Question

Explain with vapour pressure-temperature curves that the freezing point of a solvent is lowered by dissolving a nonvolatile solute into it. Give reason for such lowering of freezing of solvent.

Answer 1

1. The vapour pressures of solution and of pure solvent are plotted as a function of temperature in the diagram.
   
   Variation of vapour pressure with a temperature of pure solvent, solid solvent and solution
2. The diagram consists of three curves. AB is the vapour pressure curve of solid solvent while CD is the vapour pressure curve of pure liquid solvent. EF is the vapour pressure curve of solution that always lies below the pure solvent.

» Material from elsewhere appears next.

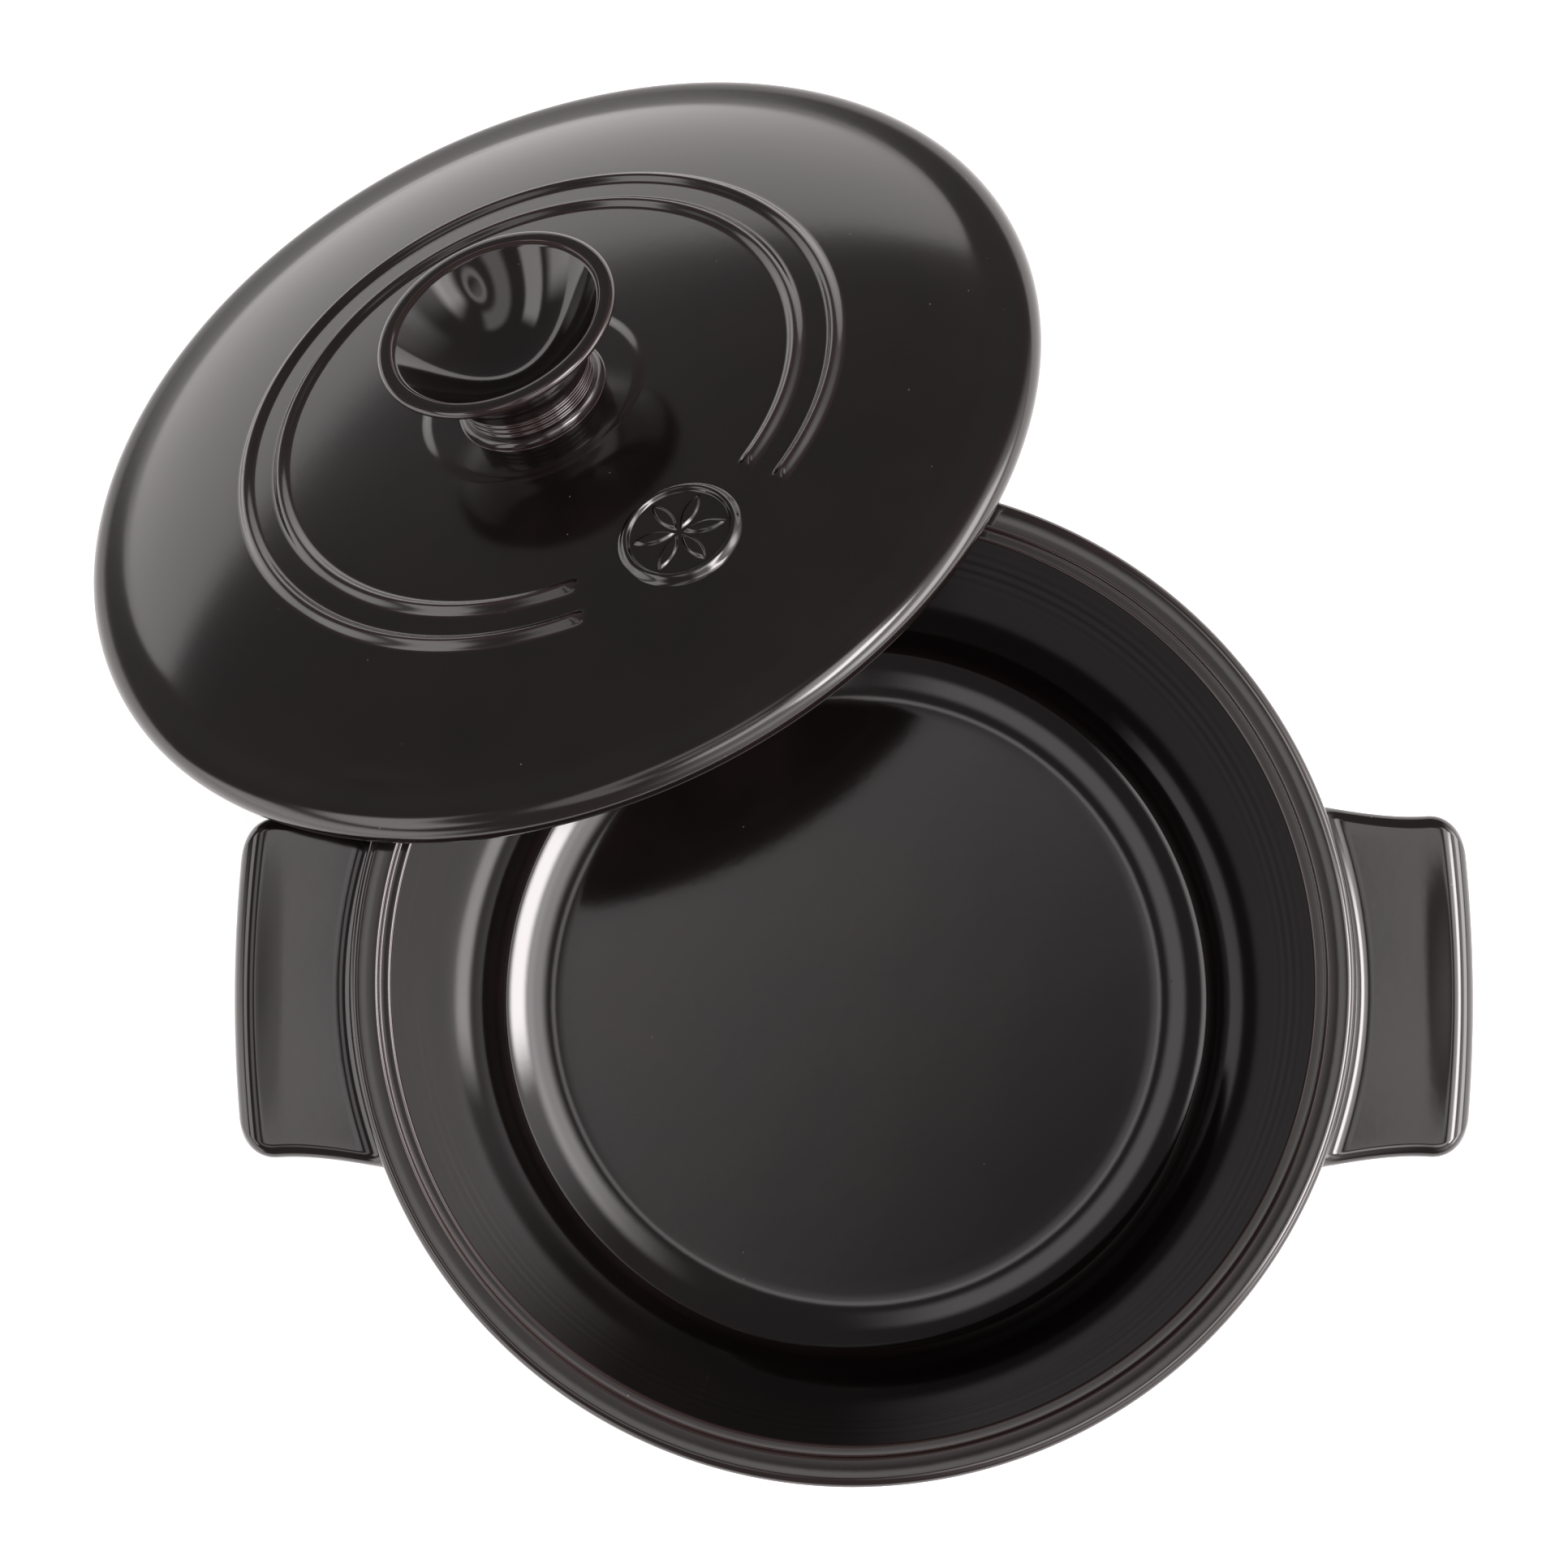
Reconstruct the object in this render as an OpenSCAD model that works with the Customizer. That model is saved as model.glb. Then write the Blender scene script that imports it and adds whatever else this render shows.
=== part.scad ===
// Round covered casserole dish in dark glazed stoneware, with its lid off.
// The lid leans on the rim at the back, its lower edge on the table.
// Origin: centre of the pot's base, on the table. +Z is up and the handles lie along X.

/* [Pot] */
// Outer diameter of the rim
rim_d = 250; // [220:1:320]
// Height of the rim above the table
pot_h = 127; // [105:1:160]
// Thickness of the side wall
wall_t = 7.5; // [6:0.5:11]
// Thickness of the floor
floor_t = 9; // [7:0.5:14]
// Slope of the walls from upright
wall_slope = 9.5; // [1:0.5:11]
// Radius of the rounded heel between wall and base
heel_r = 16; // [12:1:30]
// Radius of the corner inside, between wall and floor
well_r = 5; // [4:1:24]
// Radius of the floor's gentle rise before that corner
floor_rise_r = 34; // [20:1:50]
// Slope at which the rise meets the corner
floor_rise_slope = 26; // [5:1:35]

/* [Rim] */
// Radius of the rolled outer lip
lip_r = 2.5; // [2:0.25:3.5]
// Height of the slope under the lip
lip_under_h = 4; // [2:0.5:8]
// Width of the flat top of the rim
rim_flat_w = 4; // [3:0.5:7]
// Width of the seat ledge inside the rim
ledge_w = 3; // [2:0.5:5]
// Depth of the seat ledge below the rim
ledge_drop = 2; // [1:0.25:3]
// Radius of the small rounded corners of the rim and ledge
corner_r = 1; // [0.5:0.25:1.5]

/* [Handles] */
// How far each handle reaches beyond the rim
handle_len = 30.5; // [24:0.5:45]
// Width of each handle at its outer edge
handle_w = 86; // [60:1:110]
// How much wider each handle is at its root, in all
handle_flare = 5; // [0:0.5:12]
// How far each handle's top is below the rim
handle_drop = 12; // [10:0.5:20]
// Thickness of each handle at its outer edge
handle_t = 16; // [12:0.5:24]
// Height of each handle's root on the wall
handle_root_h = 36; // [26:1:50]
// Radius of the handles' corners in plan
handle_corner_r = 8; // [4:0.5:14]
// Radius of the handles' outer edge in section
handle_edge_r = 6; // [3:0.5:7]
// Bow of the outer edge between its corners
handle_bow = 2.5; // [0:0.5:6]
// Shift of both handles along Y from the pot's middle
handle_shift = -1; // [-3:0.5:3]
// Radius of the cove between wall and handle top
handle_cove_r = 7; // [3:0.5:7]

/* [Lid] */
// How far the lid's edge reaches past the rim
lid_overhang = 5; // [3:0.5:8]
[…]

3. The curves AB and CD intersect at point B where solid and liquid phases of pure solvent are in equilibrium. The two phases have the same vapour pressure at B. The temperature corresponding to B is the freezing point of a solvent `("T"_"f"^0)`.

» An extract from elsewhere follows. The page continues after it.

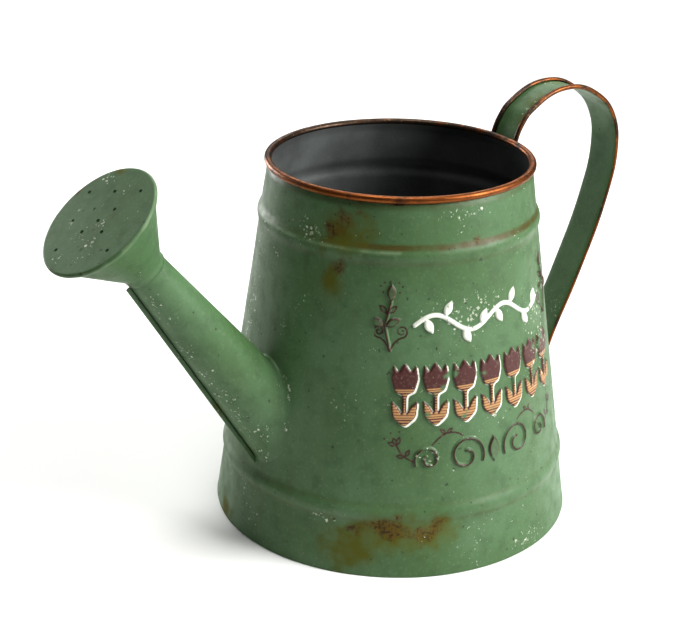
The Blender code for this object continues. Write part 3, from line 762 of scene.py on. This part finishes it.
def ornament_figures():
    """Every figure as (kind, outline or line, width, place along the wall, height)."""
    groups = [(scroll_flourish(side), 0.0, SCROLL_HEIGHT) for side in (-1, 1)]
    groups += [(sprig_flourish(side), side * SPRIG_SPREAD, SPRIG_HEIGHT) for side in (-1, 1)]
    figures = []
    for group, along, level in groups:
        for kind, shape in group:
            figures.append((kind, shape, PRINT_LINE if kind == "stem" else 0.0, along, level))
    for index in range(TULIP_COUNT):
        along = (index - (TULIP_COUNT - 1) / 2) * TULIP_PITCH
        figures.append(("tulip", tulip_outline(), 0.0, along, TULIP_HEIGHT))
    drop = leaf(DROP_LENGTH, DROP_WIDTH, pi / 2, (0.0, -DROP_LENGTH / 2))
    figures.append(("drop", drop, 0.0, 0.0, SCROLL_HEIGHT))
    for side in (-1, 1):
        for turned_to, radius, turns, spread in (
                (side, SCROLL_RADIUS, SCROLL_TURNS, SCROLL_SPREAD),
                (-side, SIDE_SCROLL_RADIUS, SIDE_SCROLL_TURNS, SIDE_SCROLL_SPREAD)):
            line = scroll(turned_to, radius, turns)
            figures.append(("scroll", line, LINE_WIDTH, side * spread, SCROLL_HEIGHT))
    along = np.linspace(-0.5, 0.5, 60) * VINE_LENGTH
    vine = np.stack([along, vine_swing(along)], axis=1)
    figures.append(("vine", vine, VINE_WIDTH, 0.0, VINE_HEIGHT))
    for index in range(VINE_LEAVES):
        x = VINE_LENGTH * ((index + 0.5) / VINE_LEAVES - 0.5)
        lift = LEAF_LIFT if index % 2 else -LEAF_LIFT
        shape = leaf(LEAF_LENGTH, LEAF_WIDTH, lift, (0.0, vine_swing(x)))
        figures.append(("vine leaf", shape, 0.0, x, VINE_HEIGHT))
    for side in (-1, 1):
        along = side * SPRIG_SPREAD
        stem = np.array([(0.0, 0.0), (side * SPRIG_BEND, SPRIG_LENGTH / 2), (0.0, SPRIG_LENGTH)])
        figures.append(("sprig", stem, LINE_WIDTH, along, SPRIG_HEIGHT))
        for start, lift in ((1, SPRIG_LEAF_LIFT), (1, pi - SPRIG_LEAF_LIFT), (2, pi / 2)):
            shape = leaf(LEAF_LENGTH, LEAF_WIDTH, lift, stem[start])
            figures.append(("sprig leaf", shape, 0.0, along, SPRIG_HEIGHT))
    return figures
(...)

4. Similarly at E, the point of intersection of EF and AB, the solid solvent and solution are in equilibrium. They have the same vapour pressure at E. The temperature corresponding to E is the freezing point of a solution `("T"_"f")`.

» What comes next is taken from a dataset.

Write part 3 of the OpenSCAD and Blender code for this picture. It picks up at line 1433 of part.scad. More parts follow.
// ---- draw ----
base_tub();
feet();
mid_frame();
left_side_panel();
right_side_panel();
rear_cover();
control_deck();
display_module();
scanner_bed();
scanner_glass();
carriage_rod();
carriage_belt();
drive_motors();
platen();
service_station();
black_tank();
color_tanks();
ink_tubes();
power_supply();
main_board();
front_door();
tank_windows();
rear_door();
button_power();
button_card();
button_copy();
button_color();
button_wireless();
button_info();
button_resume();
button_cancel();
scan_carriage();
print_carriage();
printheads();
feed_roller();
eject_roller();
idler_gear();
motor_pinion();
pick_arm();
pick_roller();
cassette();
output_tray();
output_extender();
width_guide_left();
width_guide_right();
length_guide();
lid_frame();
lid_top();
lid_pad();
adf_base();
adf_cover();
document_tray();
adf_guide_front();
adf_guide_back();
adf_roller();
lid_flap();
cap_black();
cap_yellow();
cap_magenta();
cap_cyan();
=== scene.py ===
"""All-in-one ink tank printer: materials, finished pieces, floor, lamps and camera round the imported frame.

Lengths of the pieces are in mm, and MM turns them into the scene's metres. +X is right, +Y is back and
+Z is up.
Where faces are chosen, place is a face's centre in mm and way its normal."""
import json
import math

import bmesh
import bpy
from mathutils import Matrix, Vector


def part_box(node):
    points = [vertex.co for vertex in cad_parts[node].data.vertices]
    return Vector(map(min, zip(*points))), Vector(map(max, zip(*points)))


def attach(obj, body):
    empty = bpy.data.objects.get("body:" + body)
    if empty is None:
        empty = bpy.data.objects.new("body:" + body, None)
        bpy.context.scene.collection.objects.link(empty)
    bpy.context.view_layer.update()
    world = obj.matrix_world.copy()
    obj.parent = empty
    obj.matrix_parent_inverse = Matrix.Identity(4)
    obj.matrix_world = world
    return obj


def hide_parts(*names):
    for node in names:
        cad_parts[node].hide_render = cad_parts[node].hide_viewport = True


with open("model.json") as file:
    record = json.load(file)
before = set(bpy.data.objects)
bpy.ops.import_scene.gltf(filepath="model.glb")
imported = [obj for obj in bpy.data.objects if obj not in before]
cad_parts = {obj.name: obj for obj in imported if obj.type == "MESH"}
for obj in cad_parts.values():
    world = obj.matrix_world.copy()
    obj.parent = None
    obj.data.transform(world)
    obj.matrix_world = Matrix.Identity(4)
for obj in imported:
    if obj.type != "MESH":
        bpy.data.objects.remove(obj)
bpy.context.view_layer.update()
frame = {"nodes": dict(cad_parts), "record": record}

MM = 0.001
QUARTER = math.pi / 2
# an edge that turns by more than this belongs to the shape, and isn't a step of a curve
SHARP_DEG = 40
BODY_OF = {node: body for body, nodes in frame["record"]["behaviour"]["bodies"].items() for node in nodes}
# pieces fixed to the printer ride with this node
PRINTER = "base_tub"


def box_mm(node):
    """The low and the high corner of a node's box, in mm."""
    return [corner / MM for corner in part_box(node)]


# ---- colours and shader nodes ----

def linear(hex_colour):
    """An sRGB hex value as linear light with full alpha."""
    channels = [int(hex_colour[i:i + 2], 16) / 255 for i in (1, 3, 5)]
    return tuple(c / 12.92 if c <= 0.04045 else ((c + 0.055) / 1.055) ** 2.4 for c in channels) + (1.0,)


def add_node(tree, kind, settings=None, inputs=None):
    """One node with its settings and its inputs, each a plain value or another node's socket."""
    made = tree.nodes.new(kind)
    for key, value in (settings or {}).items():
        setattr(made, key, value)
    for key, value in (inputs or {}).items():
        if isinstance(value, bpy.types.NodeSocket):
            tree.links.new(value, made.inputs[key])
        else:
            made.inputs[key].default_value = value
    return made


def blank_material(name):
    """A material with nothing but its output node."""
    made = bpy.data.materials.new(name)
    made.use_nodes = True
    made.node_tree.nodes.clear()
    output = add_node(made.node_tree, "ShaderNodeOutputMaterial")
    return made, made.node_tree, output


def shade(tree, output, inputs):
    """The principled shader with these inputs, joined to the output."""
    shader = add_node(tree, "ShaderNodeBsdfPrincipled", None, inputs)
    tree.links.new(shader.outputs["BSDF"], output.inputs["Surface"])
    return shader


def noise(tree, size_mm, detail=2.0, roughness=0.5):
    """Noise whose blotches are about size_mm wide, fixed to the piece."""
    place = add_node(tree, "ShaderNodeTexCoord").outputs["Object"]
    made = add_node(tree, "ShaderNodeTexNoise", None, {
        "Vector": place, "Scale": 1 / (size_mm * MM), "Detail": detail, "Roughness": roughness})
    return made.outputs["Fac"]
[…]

5. It is clear from the diagram that freezing point of solution `("T"_"f")` is lower than that of pure solvent `("T"_"f"^0)` because the vapour pressure curve of solution lies below that of solvent.
6. Reason for lowering of freezing of the solvent:
   At the freezing point of a pure liquid, the attractive forces among molecules are large enough to cause the change of phase from liquid to solid. In a solution, the solvent molecules are separated from each other because of solute molecules. Thus, the separation of solvent molecules in solution is more than that in pure solvent. This results in decreasing the attractive forces between solvent molecules. Consequently, the temperature of the solution is lowered below the freezing point of the solvent to cause the phase change. Hence, freezing point of solvent is lowered by dissolving a nonvolatile solute into it.